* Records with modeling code
━━━
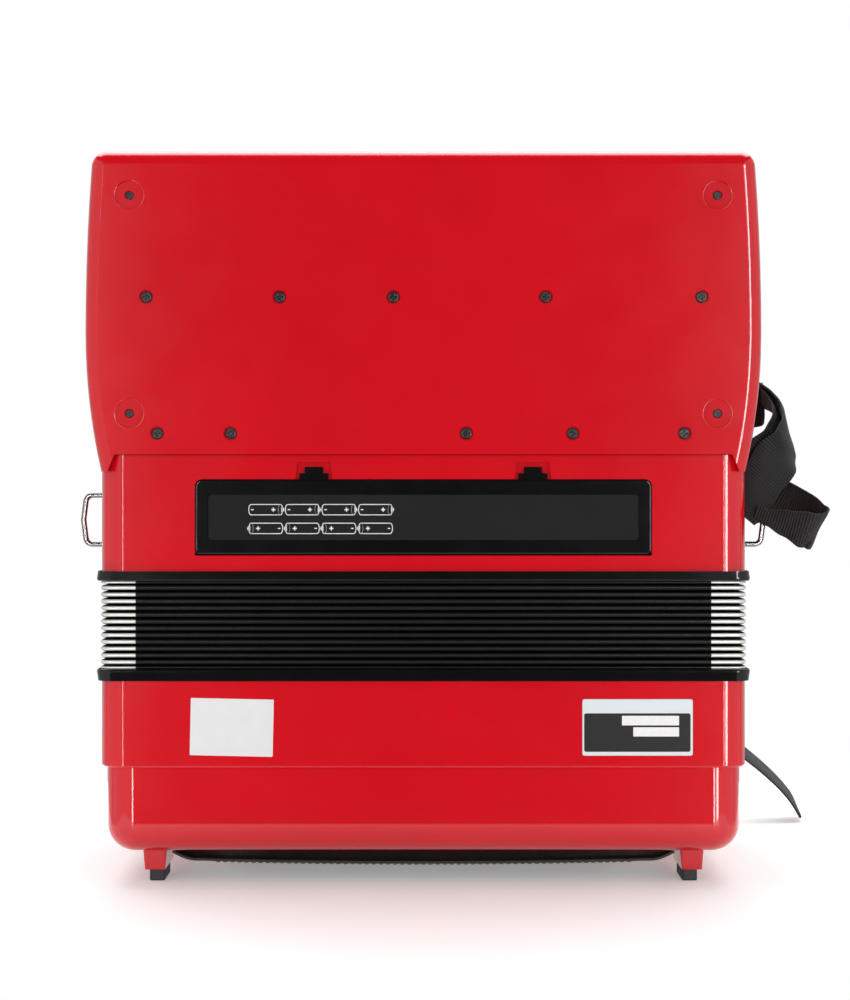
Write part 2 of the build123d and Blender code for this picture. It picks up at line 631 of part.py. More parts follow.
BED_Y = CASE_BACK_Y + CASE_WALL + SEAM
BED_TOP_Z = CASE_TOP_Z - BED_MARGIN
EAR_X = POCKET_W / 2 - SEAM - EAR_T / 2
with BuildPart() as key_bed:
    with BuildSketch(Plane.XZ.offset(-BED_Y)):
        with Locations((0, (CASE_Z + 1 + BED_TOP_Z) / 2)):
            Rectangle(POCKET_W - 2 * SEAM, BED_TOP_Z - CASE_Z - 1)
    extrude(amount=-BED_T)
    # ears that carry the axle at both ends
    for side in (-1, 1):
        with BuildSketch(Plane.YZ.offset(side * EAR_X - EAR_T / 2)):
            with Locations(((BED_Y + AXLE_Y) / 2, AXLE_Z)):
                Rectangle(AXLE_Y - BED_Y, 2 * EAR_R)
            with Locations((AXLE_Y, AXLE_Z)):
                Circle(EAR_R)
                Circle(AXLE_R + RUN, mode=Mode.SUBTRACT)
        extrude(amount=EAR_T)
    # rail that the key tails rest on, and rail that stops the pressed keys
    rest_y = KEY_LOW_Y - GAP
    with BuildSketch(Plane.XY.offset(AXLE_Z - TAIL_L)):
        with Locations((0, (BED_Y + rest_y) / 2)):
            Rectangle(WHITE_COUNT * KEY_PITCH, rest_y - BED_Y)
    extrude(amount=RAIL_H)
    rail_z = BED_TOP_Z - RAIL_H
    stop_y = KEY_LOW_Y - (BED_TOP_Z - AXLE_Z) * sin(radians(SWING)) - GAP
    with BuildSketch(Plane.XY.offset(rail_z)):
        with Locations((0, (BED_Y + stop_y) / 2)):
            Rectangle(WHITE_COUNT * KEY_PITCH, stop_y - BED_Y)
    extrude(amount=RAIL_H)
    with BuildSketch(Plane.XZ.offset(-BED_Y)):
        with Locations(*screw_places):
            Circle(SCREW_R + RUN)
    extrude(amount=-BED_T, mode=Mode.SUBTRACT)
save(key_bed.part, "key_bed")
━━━
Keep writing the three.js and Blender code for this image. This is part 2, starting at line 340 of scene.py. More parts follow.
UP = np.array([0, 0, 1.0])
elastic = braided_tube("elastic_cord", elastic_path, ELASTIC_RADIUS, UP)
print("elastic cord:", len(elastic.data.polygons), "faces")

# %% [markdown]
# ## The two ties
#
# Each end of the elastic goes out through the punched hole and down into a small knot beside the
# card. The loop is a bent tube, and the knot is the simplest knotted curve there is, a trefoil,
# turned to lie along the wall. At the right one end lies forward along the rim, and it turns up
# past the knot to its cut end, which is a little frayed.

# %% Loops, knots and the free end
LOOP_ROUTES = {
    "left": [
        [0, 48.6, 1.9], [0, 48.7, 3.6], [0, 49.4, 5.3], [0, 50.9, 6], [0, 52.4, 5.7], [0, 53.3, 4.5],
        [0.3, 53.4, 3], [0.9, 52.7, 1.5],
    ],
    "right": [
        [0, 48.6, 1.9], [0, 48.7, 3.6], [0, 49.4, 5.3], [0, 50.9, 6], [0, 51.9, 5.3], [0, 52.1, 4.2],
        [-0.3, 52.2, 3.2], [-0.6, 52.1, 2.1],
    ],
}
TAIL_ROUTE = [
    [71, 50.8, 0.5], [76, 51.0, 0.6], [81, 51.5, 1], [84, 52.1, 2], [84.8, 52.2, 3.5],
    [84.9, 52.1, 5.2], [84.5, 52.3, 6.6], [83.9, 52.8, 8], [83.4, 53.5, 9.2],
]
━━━
* Exercise brief
Each line in the listing above either holds the string "parts" or does not; state how many do, giving the number only.

* Task response
2